The Pennsylvania Railroad depot at Glen Riddle caught fire on the morning of December 7, 1983. The fire started in the abandoned ticket office on the first floor of the depot, where a furnace was standing. The structure was fully engulfed by the time fire brigades arrived around 3:40 a.m. After they put out the fire, they found the body of Lillian Morris in her apartment on the second floor of the 1870 station depot. She was declared dead at 4:00 a.m. Morris' brother and roommate, Herbert Warnick, had been a patient at Riddle Memorial Hospital and not present during the fire. SEPTA was unsure what would happen with the station depot, and that despite the fire, trains would continue to stop at Glen Riddle station while they determine the disposal of the charred building.
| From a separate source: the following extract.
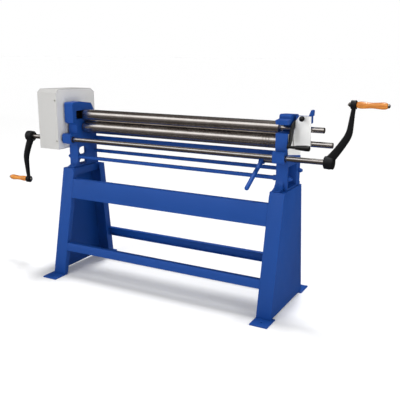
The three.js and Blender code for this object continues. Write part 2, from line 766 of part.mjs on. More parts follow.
function gripBolt(eyeAt) {
  const nutTo = eyeAt - crankEyeLength / 2 - seatGap;
  const nutFrom = nutTo - gripNutLength;
  const headFrom = eyeAt + gripStart + gripLength + gripGap;
  return turned([
    [nutFrom - gripBoltTail, gripBoltRadius],
    [nutFrom, gripBoltRadius],
    [nutFrom, gripNutRadius],
    [nutTo, gripNutRadius],
    [nutTo, gripBoltRadius],
    [headFrom, gripBoltRadius],
    [headFrom, gripHeadRadius],
    [headFrom + gripHeadLength / 2, gripHeadRadius],
    [headFrom + gripHeadLength, gripHeadRadius / 2],
  ], new THREE.Vector3(0, 0, crankRadius), alongX, gripSides);
}

// Turned wooden grip: two long swells with a waist between them
const gripRadius = 13.5;
const gripProfileShares = [
  [0, 0.78], [0.03, 0.86], [0.12, 1], [0.24, 0.98], [0.36, 0.87], [0.5, 0.8], [0.62, 0.85], [0.76, 0.96],
  [0.87, 1], [0.95, 0.9], [1, 0.68],
];

function grip(eyeAt) {
  const gripFrom = eyeAt + gripStart;
  const gripTo = gripFrom + gripLength;
  const profile = gripProfileShares.map(([place, radius]) => [gripFrom + place * gripLength, radius * gripRadius]);
  const body = turned(profile, new THREE.Vector3(0, 0, crankRadius), alongX, gripSides);
  const bore = barX(gripBoltRadius + runningGap, gripFrom - cutOverrun, gripTo + cutOverrun, 0, crankRadius, smallSides);
  return cut(body, bore);
}

// The right crank points up and the left one points down
const crankTurns = { left: Math.PI, right: 0 };
for (const [name, side] of ends) {
  const crank = new THREE.Group();
  crank.position.set(side * crankHubInner[name], driveY, driveZ);
  crank.rotation.y = crankTurns[name];
  machine.add(crank);
  crank.add(piece(`${name}_crank_arm`, crankArm(name), 'blackPaint'));
  crank.add(piece(`${name}_grip_bolt`, gripBolt(crankEyeAt[name]), 'turnedSteel'));
  crank.add(piece(`${name}_crank_grip`, grip(crankEyeAt[name]), 'wood'));
}

// Gear cover: a sheet-metal box over the gears, closed by a back plate that stands off the left head
const coverSheet = 1.5;
const coverX = [-headOuter - 133, -headOuter - 11];
const coverFrontY = -130;
const coverRearY = 165;
const coverFootZ = 625;
const coverOutline = [
  [coverFrontY, coverFootZ], [coverRearY, coverFootZ], [coverRearY, 894], [137, 914.6],
  [-108, 922], [coverFrontY, 906],
];

// The inside of the cover: each corner of the outline moves in by the wall
function coverInside(wall) {
  return coverOutline.map(([y, z]) => [
    THREE.MathUtils.clamp(y, coverFrontY + wall, coverRearY - wall),
    z === coverFootZ ? z + wall : z - wall,
  ]);
}

const coverShaftRoom = 3;
const cover = cut(
  plateX(coverOutline, ...coverX),
  plateX(coverInside(coverSheet), coverX[0] + coverSheet, coverX[1] + cutOverrun),
  barX(driveRadius + coverShaftRoom, coverX[0] - cutOverrun, coverX[0] + cutOverrun, driveY, driveZ),
);
piece('gear_cover', cover, 'greyPaint');

// Back plate with spacers to the head, cut out round the shaft and the roll journals
const spacerRadius = 8;
const spacerPlaces = [[-40, 835], [60, 835], [80, 645], [-50, 645]];
const backPlateX = [coverX[1] - coverSheet - seatGap, coverX[1] - seatGap];
const journalWindow = { y0: -40, y1: 42, z0: 695, z1: 822 };
const backPlate = cut(
  joined(
    plateX(coverInside(coverSheet + seatGap), ...backPlateX),
    ...spacerPlaces.map(([y, z]) => barX(spacerRadius, backPlateX[0], -headOuter - seatGap, y, z, smallSides)),
  ),
  block(backPlateX[0] - cutOverrun, backPlateX[1] + cutOverrun,
    journalWindow.y0, journalWindow.y1, journalWindow.z0, journalWindow.z1),
  barX(driveRadius + coverShaftRoom, backPlateX[0] - cutOverrun, backPlateX[1] + cutOverrun, driveY, driveZ),
);
piece('gear_cover_back_plate', backPlate, 'greyPaint');

// Right end, fixed: a white sheet guard on the outer face of the head, below the slot of the upper roll
const guardSheet = 1.5;
const sideGuardX = [headOuter + seatGap, headOuter + seatGap + guardSheet];
const sideGuardTop = upperRollZ - journalRadius - 3;
const sideGuardOutline = [[-72, 688], [88, 664], [88, sideGuardTop], [-72, sideGuardTop]];
const stubRoom = 3;
piece('right_side_guard', cut(
  plateX(sideGuardOutline, ...sideGuardX),
  barX(journalRadius + stubRoom, sideGuardX[0] - cutOverrun, sideGuardX[1] + cutOverrun, 0, lowerRollZ),
), 'whitePaint');

// Right end, swings out with the upper roll: the outboard bearing carrier with its blue ear
const latchX = [headOuter + 4, headOuter + 10];
const carrierX = [latchX[1] + 1, headOuter + 53];
const carrierFrontY = -18;
const carrierRearY = 20;
const carrierFootZ = upperRollZ - 18;
const carrierTopZ = upperRollZ + 54.5;
const carrierArmX1 = headOuter + 77;
const carrierArmZ = upperRollZ + 26.5;
const carrierArmRearY = 10;
const earY = [-10, 8];
const earOutline = [
  [61, 41], [76, 41], [76, 57], [82, 57], [83.5, 78.5], [80, 82.5], [75, 82.5], [71.5, 79.5], [63, 57],
];
const latchPivotY = 2;
const latchPivotZ = upperRollZ + 28.5;
const latchPinRadius = 5;
const latchPinDepth = 6;
const latchBossRadius = 11;
const knobX = headOuter + 45;
const knobZ = upperRollZ + 47.5;
const knobY = -42;
const knobRadius = 11.5;
const knobStemRadius = 4;
const knobStemEndY = -2;

const carrier = cut(
  joined(
    block(...carrierX, carrierFrontY, carrierRearY, carrierFootZ, carrierTopZ),
    block(carrierX[0], carrierArmX1, carrierFrontY, carrierArmRearY, carrierArmZ, carrierTopZ),
    plateY(earOutline.map(([out, rise]) => [headOuter + out, upperRollZ + rise]), ...earY),
  ),
  barX(journalRadius + runningGap, carrierX[0] - cutOverrun, carrierX[1] + cutOverrun, 0, upperRollZ),
  barX(latchPinRadius + seatGap, carrierX[0] - cutOverrun, carrierX[0] + latchPinDepth + seatGap,
    latchPivotY, latchPivotZ, smallSides),
  turned([[carrierFrontY - cutOverrun, knobStemRadius + runningGap], [knobStemEndY + seatGap, knobStemRadius + runningGap]],
    new THREE.Vector3(knobX, 0, knobZ), alongY, smallSides),
);
piece('upper_bearing_carrier', carrier, 'bluePaint');

// White front guard, folded back along its foot and its right edge, with a cut corner beside the latch lever
const frontGuardX = [latchX[1] + 0.6, headOuter + 78];
const frontGuardZ = [upperRollZ - 68.5, upperRollZ + 56.5];
const frontGuardY = carrierFrontY - seatGap - guardSheet;
const frontGuardLip = 6.5;
const guardCornerCut = [16, 22];
const guardFootStep = [5, 66, 74];
const knobHoleRoom = 1;
const frontGuardBack = frontGuardY + guardSheet;
const frontGuard = cut(
  joined(
    plateY([
      [frontGuardX[0] - guardFootStep[0], frontGuardZ[0] + guardFootStep[1]],
      [frontGuardX[0] - guardFootStep[0], frontGuardZ[0]],
      [frontGuardX[1], frontGuardZ[0]],
      [frontGuardX[1], frontGuardZ[1]],
      [frontGuardX[0] + guardCornerCut[0], frontGuardZ[1]],
      [frontGuardX[0], frontGuardZ[1] - guardCornerCut[1]],
      [frontGuardX[0], frontGuardZ[0] + guardFootStep[2]],
    ], frontGuardY, frontGuardBack),
    block(...frontGuardX, frontGuardY, frontGuardY + frontGuardLip, frontGuardZ[0], frontGuardZ[0] + guardSheet),
    block(frontGuardX[1] - guardSheet, frontGuardX[1], frontGuardY, frontGuardY + frontGuardLip,
      frontGuardZ[0], carrierFootZ),
  ),
  turned([[frontGuardY - cutOverrun, knobStemRadius + knobHoleRoom], [carrierFrontY, knobStemRadius + knobHoleRoom]],
    new THREE.Vector3(knobX, 0, knobZ), alongY, smallSides),
);
piece('front_guard', frontGuard, 'whitePaint');

// Ball knob on a plunger that slides in the carrier
piece('ball_knob_plunger', joined(
  toSolid(new THREE.SphereGeometry(knobRadius, gripSides, gripSides / 2).rotateX(Math.PI / 2).translate(knobX, knobY, knobZ)),
  turned([[knobY, knobStemRadius], [knobStemEndY, knobStemRadius]],
    new THREE.Vector3(knobX, 0, knobZ), alongY, smallSides),
), 'blackPlastic');

// Latch lever: hangs from its pin in front of the journal and carries its grip at the foot
const latchLine = [
  [latchPivotY, latchPivotZ], [-22, 812], [-43, 797], [-54, 776], [-60, 752], [-72, 734], [-90, 725],
];
const latchWidths = [22, 26, 32, 35, 35, 27, 18];
const latchGripX = [headOuter + 39, headOuter + 101];
const latchRodRadius = 6;
const latchFootRadius = 8.5;
const latchGripRadius = 12;
const latchFoot = latchLine[latchLine.length - 1];
const latchLever = cut(
  joined(
    plateX(ribbon(latchLine, latchWidths), ...latchX),
    barX(latchBossRadius, ...latchX, latchPivotY, latchPivotZ),
    barX(latchFootRadius, ...latchX, ...latchFoot, smallSides),
    barX(latchRodRadius, latchX[0], latchGripX[1] - latchGripRadius, ...latchFoot, smallSides),
  ),
  barX(latchPinRadius + runningGap, latchX[0] - cutOverrun, latchX[1] + cutOverrun,
    latchPivotY, latchPivotZ, smallSides),
);
piece('latch_lever', latchLever, 'blackPaint');
piece('latch_pivot_pin',
  barX(latchPinRadius, latchX[0], carrierX[0] + latchPinDepth, latchPivotY, latchPivotZ, smallSides), 'turnedSteel');
const latchGripShares = [[0, 0.62], [0.1, 0.72], [0.7, 1], [0.92, 1], [1, 0.7]];
const latchGripLength = latchGripX[1] - latchGripX[0];
piece('latch_grip', cut(
  turned(latchGripShares.map(([place, radius]) => [latchGripX[0] + place * latchGripLength, radius * latchGripRadius]),
    new THREE.Vector3(0, ...latchFoot), alongX, gripSides),
  barX(latchRodRadius + seatGap, latchGripX[0] - cutOverrun, latchGripX[1] - latchGripRadius + seatGap,
    ...latchFoot, smallSides),
), 'blackPlastic');

// Short cross shaft in the right head with the blue hand lever
const crossShaftInner = headInner - 87;
const handLeverHubLength = 20;
const handLeverHubWall = 7;
const handLeverRadius = 9.5;
const handLeverEnd = [-190, 557];
const crossShaftEnd = headInner + crossShaftSocket - seatGap;
piece('cross_shaft', barX(crossShaftRadius, crossShaftInner, crossShaftEnd, crossShaftY, crossShaftZ), 'darkSteel');

function handLever() {
  const middle = crossShaftInner + handLeverHubLength / 2;
  const hubRadius = crossShaftRadius + handLeverHubWall;
  const hub = barX(hubRadius, crossShaftInner, crossShaftInner + handLeverHubLength, crossShaftY, crossShaftZ);
  const start = new THREE.Vector3(middle, crossShaftY, crossShaftZ);
  const reach = new THREE.Vector3(middle, ...handLeverEnd).sub(start);
  const length = reach.length() + handLeverRadius;
  const roundedEnd = [0.5, 0.8, 1].map((share) => [
    length - handLeverRadius * (1 - Math.sin(share * Math.PI / 2)),
    handLeverRadius * Math.cos(share * Math.PI / 2),
  ]);
  const rod = turned([
    [hubRadius - handLeverHubWall / 2, handLeverRadius],
    [length - handLeverRadius, handLeverRadius],
    ...roundedEnd.slice(0, 2),
  ], start, reach, gripSides);
  const bore = barX(crossShaftRadius + seatGap, crossShaftInner - cutOverrun,
    crossShaftInner + handLeverHubLength + cutOverrun, crossShaftY, crossShaftZ);
  return cut(joined(hub, rod), bore);
}

piece('hand_lever', handLever(), 'bluePaint');

// The origin is on the floor, under the middle of the whole machine
const extent = new THREE.Box3().setFromObject(machine);
const middleOfMachine = extent.getCenter(new THREE.Vector3());
machine.position.set(-middleOfMachine.x, -middleOfMachine.y, -extent.min.z);
machine.updateMatrixWorld(true);

export default machine;
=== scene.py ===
# A hand-driven plate rolling machine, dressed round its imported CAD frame. Metres, +Z up, +X along the rolls.
import math

import bmesh
import bpy
import numpy as np
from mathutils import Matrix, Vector


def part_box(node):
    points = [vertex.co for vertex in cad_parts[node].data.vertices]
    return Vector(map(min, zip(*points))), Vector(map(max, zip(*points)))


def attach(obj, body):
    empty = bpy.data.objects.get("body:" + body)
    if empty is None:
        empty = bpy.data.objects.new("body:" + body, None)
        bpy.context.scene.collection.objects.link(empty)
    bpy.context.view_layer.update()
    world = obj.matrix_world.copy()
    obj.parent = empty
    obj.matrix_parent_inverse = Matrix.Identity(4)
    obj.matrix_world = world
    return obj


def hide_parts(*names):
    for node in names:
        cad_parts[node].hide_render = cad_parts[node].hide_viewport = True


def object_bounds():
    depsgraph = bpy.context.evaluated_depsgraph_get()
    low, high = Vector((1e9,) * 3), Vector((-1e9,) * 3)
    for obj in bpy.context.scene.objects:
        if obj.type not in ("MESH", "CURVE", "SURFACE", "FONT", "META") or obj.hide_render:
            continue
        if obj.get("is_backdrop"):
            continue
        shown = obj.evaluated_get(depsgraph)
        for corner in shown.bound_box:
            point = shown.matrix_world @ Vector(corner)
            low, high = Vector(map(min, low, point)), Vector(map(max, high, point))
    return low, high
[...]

The station, along with all of those west of Elwyn, was closed in September 1986, due to deteriorating track conditions and Chester County's desire to expand facilities at Exton station on SEPTA's Paoli/Thorndale Line. Service was "temporarily suspended" at that time, with substitute bus service provided.

The Glen Riddle station still appears in publicly posted tariffs.

The asphalt platform and access road survives. Resumption of SEPTA service to Wawa Station did not include an intermediate stop at Glen Riddle, although the service restoration project provides for construction of a new station if demand warrants.